November 2020 Charity & NFP Law Update

The Ontario Superior Court of Justice released its reasons for judgement in the case of Romanic et al v. La Fabrique de la Paroisse Sainte-Sophie et al, on June 5, 2020. In this case, an application was brought to the court seeking direction with regard to a gift of the residue in the Last Will and Testament of Joseph Jacques Wilfrid Clavelle dated August 29, 2012 (the “Will”) to the Paroisse Sainte-Therese-de-L’Enfant-Jesus (“Sainte-Therese”), which had been dissolved prior to Mr. Clavelle’s death. Applying the cy-près doctrine, the court directed the testamentary gift to be received by another parish.
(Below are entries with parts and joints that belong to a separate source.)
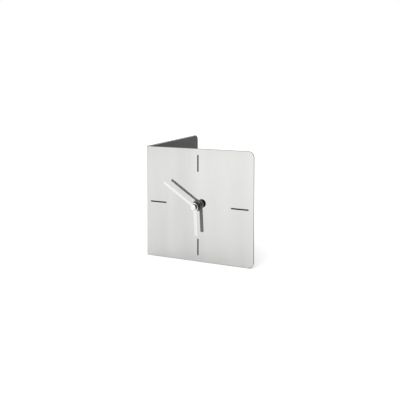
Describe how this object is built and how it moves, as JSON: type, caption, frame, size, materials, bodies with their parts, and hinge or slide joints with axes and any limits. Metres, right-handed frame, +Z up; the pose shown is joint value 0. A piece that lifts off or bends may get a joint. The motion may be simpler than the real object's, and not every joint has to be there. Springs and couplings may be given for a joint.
{
  "type": "table clock",
  "caption": "Free-standing quartz clock: a square mirror-polished dial folded back along one side, with slotted hour marks and baton hands.",
  "frame": {"origin": "middle of the clock's box, on the surface it stands on", "axes": "+Y from the dial back along the folded side, +Z up, +X to the right across the dial"},
  "size_m": [0.154, 0.1896, 0.15],
  "materials": {
    "polished_steel": "mirror-polished stainless steel sheet",
    "dark_liner": "dark grey matt backing film",
    "black_rubber": "black rubber",
    "plain_steel": "plain bright steel",
    "black_brass": "blackened brass",
    "black_plastic": "moulded black plastic with a fine spark texture",
    "white_plastic": "natural moulded acetal",
    "polished_hand": "bright polished front with a darker brushed back",
    "black_cap": "black cap with a polished end",
    "brass": "turned brass",
    "spring_brass": "spring brass strip",
    "magnet": "sintered magnet",
    "iron": "soft iron lamination",
    "enamelled_copper": "enamelled copper wire",
    "board": "green circuit board",
    "resin": "black potting resin",
    "nickel": "nickel-plated strip",
    "cell_can": "bright plated can",
    "cell_sleeve": "plain dark sleeve with a lighter band, no lettering"
  },
  "bodies": {
    "clock_body": {"folded_sheet": "polished_steel", "inner_liner": "dark_liner", "rubber_gasket": "black_rubber", "flat_washer": "plain_steel", "hex_nut": "black_brass", "threaded_bushing": "black_brass", "front_housing": "black_plastic", "middle_plate": "white_plastic", "rear_cover": "black_plastic", "stator": "iron", "coil_core": "iron", "coil_bobbin": "white_plastic", "coil_winding": "enamelled_copper", "circuit_board": "board", "chip": "resin", "quartz_crystal": "plain_steel", "positive_contact": "nickel", "negative_contact": "nickel"},
    "minute_group": {"minute_hand": "polished_hand", "minute_boss": "polished_hand", "hub_cap": "black_cap", "minute_tube": "brass"},
    "hour_group": {"hour_hand": "polished_hand", "hour_boss": "black_brass", "hour_wheel": "white_plastic"},
    "setting_group": {"minute_wheel": "white_plastic", "setting_knob": "black_plastic"},
    "second_group": {"second_wheel": "white_plastic"},
    "third_group": {"third_wheel": "white_plastic"},
    "centre_group": {"centre_wheel": "white_plastic", "clutch_spring": "spring_brass"},
    "fifth_group": {"fifth_wheel": "white_plastic"},
    "rotor_group": {"rotor_pinion": "white_plastic", "rotor_magnet": "magnet"},
    "battery_group": {"battery": "cell_can", "battery_sleeve": "cell_sleeve"}
  },
  "joints": [
    {"name": "minute_turn", "type": "hinge", "parent": "clock_body", "child": "minute_group", "pos_m": [0, -0.08845, 0.075], "axis": [0, 1, 0], "continuous": true},
    {"name": "hour_turn", "type": "hinge", "parent": "clock_body", "child": "hour_group", "pos_m": [0, -0.08695, 0.075], "axis": [0, 1, 0], "continuous": true},
    {"name": "setting_turn", "type": "hinge", "parent": "clock_body", "child": "setting_group", "pos_m": [-0.0096, -0.07005, 0.075], "axis": [0, 1, 0], "continuous": true},
    {"name": "second_turn", "type": "hinge", "parent": "clock_body", "child": "second_group", "pos_m": [0, -0.06385, 0.075], "axis": [0, 1, 0], "continuous": true},
    {"name": "third_turn", "type": "hinge", "parent": "clock_body", "child": "third_group", "pos_m": [-0.00148, -0.06525, 0.08337], "axis": [0, 1, 0], "continuous": true},
    {"name": "centre_turn", "type": "hinge", "parent": "clock_body", "child": "centre_group", "pos_m": [0, -0.06675, 0.075], "axis": [0, 1, 0], "continuous": true},
    {"name": "fifth_turn", "type": "hinge", "parent": "clock_body", "child": "fifth_group", "pos_m": [0.00886, -0.06265, 0.07656], "axis": [0, 1, 0], "continuous": true},
    {"name": "rotor_turn", "type": "hinge", "parent": "clock_body", "child": "rotor_group", "pos_m": [0.01413, -0.06265, 0.07848], "axis": [0, 1, 0], "continuous": true},
    {"name": "battery_slide", "type": "slide", "parent": "clock_body", "child": "battery_group", "axis": [0, 1, 0], "range_m": [0, 0.03]}
  ],
  "couplings": [
    {"joint": "hour_turn", "follows": "minute_turn", "ratio": 0.083333},
    {"joint": "setting_turn", "follows": "minute_turn", "ratio": -0.33333},
    {"joint": "third_turn", "follows": "second_turn", "ratio": -0.13333},
    {"joint": "centre_turn", "follows": "second_turn", "ratio": 0.016667},
    {"joint": "fifth_turn", "follows": "second_turn", "ratio": -5},
    {"joint": "rotor_turn", "follows": "second_turn", "ratio": 30}
  ]
}
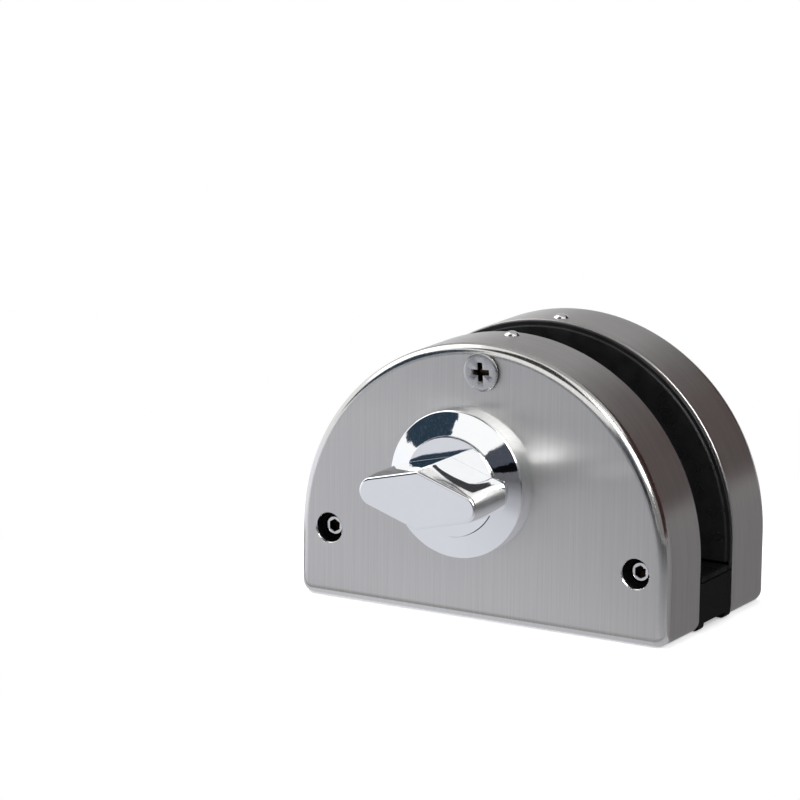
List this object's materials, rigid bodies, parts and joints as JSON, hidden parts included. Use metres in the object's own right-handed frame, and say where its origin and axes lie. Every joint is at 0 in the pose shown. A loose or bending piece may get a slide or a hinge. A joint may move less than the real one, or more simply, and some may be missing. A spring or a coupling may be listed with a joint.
{
  "type": "glass door lock",
  "caption": "Half-round clamp lock for the edge of a frameless glass door leaf, with a thumbturn that drives a sliding deadbolt through a pinion and rack.",
  "frame": {"origin": "on the flat closing side, midway along it, on the mid-plane of the glass", "axes": "+X along the closing side, to the right as seen from the thumbturn side; +Y from the thumbturn side to the plain side, square to the glass; +Z away from the closing side, into the glass leaf"},
  "size_m": [0.09, 0.0717, 0.0617],
  "materials": {
    "cover_steel": "vertical satin grain on the face, plain satin on the rim",
    "polished_chrome": "polished",
    "black_casting": "matt black",
    "pad_rubber": "matt black",
    "plated_steel": "zinc plated",
    "bright_steel": "bright",
    "bolt_steel": "bright plated",
    "bush_brass": "turned"
  },
  "bodies": {
    "housing": {"front_cover": "cover_steel", "front_chassis": "black_casting", "front_clamp_plate": "plated_steel", "front_pad": "pad_rubber", "front_clamp_screws": "plated_steel", "front_cover_screw": "bright_steel", "front_rim_stud": "bright_steel", "front_spine_screws": "plated_steel", "rear_cover": "cover_steel", "rear_chassis": "black_casting", "rear_clamp_plate": "plated_steel", "rear_pad": "pad_rubber", "rear_clamp_screws": "plated_steel", "rear_cover_screw": "bright_steel", "rear_rim_stud": "bright_steel", "rear_spine_screws": "plated_steel", "spine": "black_casting", "glass_edge_cushion": "pad_rubber", "mechanism_plate": "plated_steel", "mechanism_plate_screws": "plated_steel", "stop_pin": "plated_steel", "rosette": "polished_chrome", "shank_bush": "bush_brass", "friction_washer": "bright_steel"},
    "thumbturn": {"thumbturn": "polished_chrome", "spindle": "plated_steel", "drive_pinion": "plated_steel", "spindle_clip": "bright_steel"},
    "deadbolt": {"deadbolt": "bolt_steel"}
  },
  "joints": [
    {"name": "thumbturn_turn", "type": "hinge", "parent": "housing", "child": "thumbturn", "pos_m": [-0.0033, -0.0245, 0.0308], "axis": [0, 1, 0], "range_deg": [-2.3, 87.7]},
    {"name": "deadbolt_slide", "type": "slide", "parent": "housing", "child": "deadbolt", "axis": [0, 0, -1], "range_m": [-0.0003, 0.0108]}
  ],
  "couplings": [
    {"joint": "deadbolt_slide", "follows": "thumbturn_turn", "m_per_rad": 0.007}
  ]
}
Sainte-Therese was created in 2001 as a result of the amalgamation of the old La Fabrique de la Paroisse Sainte-Sophie (“Old Sainte-Sophie”) with Saint-Antoine parish (“Old Saint-Antoine”). However, several months before Mr. Clavelle’s death, Sainte-Therese was dissolved and two new parishes were formed, being New Sainte-Sophie and New Saint-Antoine. The New Sainte-Sophie parish continued to operate out of the Old Sainte-Sophie/Sainte-Therese church site and argued that it was the successor of Sainte-Therese and thereby was entitled to receive the gift.

Because Sainte-Therese had been dissolved at the time of Mr. Clavelle’s death, the court held that the bequest to Sainte-Therese lapsed. The court also held that the law of successorship did not apply because New Sainte-Sophie was not a successor to Sainte-Therese, which simply ceased to exist with no successor entity.

However, the court directed the gift to be received by New Sainte-Sophie by applying the cy-près doctrine. In this regard, the court referred to the decision of the British Columbia Supreme Court in Re McGregor Estate, which held that where a testator leaves a legacy to an institution which later ceases to exist, then the gift either lapses and falls to be distributed on an intestacy, or comes under the cy-près doctrine if the court can infer that the testator intended to devote that property to a general charitable purpose. The cy-près doctrine may be used to direct a testamentary gift to an institution or organization other than the one named in the Will if: (a) the gift in the Will is impractical or impossible; (b) the testator manifested a general charitable intention in making the gift in the Will; and (c) the gift to the alternative institution or organization would be a gift resembling the initial purpose of the gift in the Will.

In this case, the court found that Mr. Clavelle’s gift in question met all the requirements because (a) Sainte-Theresa had ceased to exist making it impossible to carry out the gift; (b) there was a general charitable intention that the court could infer from the Will in the absence of a gift over or alternate residual beneficiary, because Mr. Clavelle was a devout Catholic and had long-standing ties to New Sainte-Sophie, where he chose to be buried, and because at the time the Will was made the work of the church was carried out by Sainte-Therese; and (c) directing the gift to New Sainte-Sophie would be a gift that best resembles the initial purpose of the gift in the Will. Accordingly, the court held that not directing the gift of the residue of Mr. Clavelle’s estate to New Sainte-Sophie would be to defeat his clear intentions.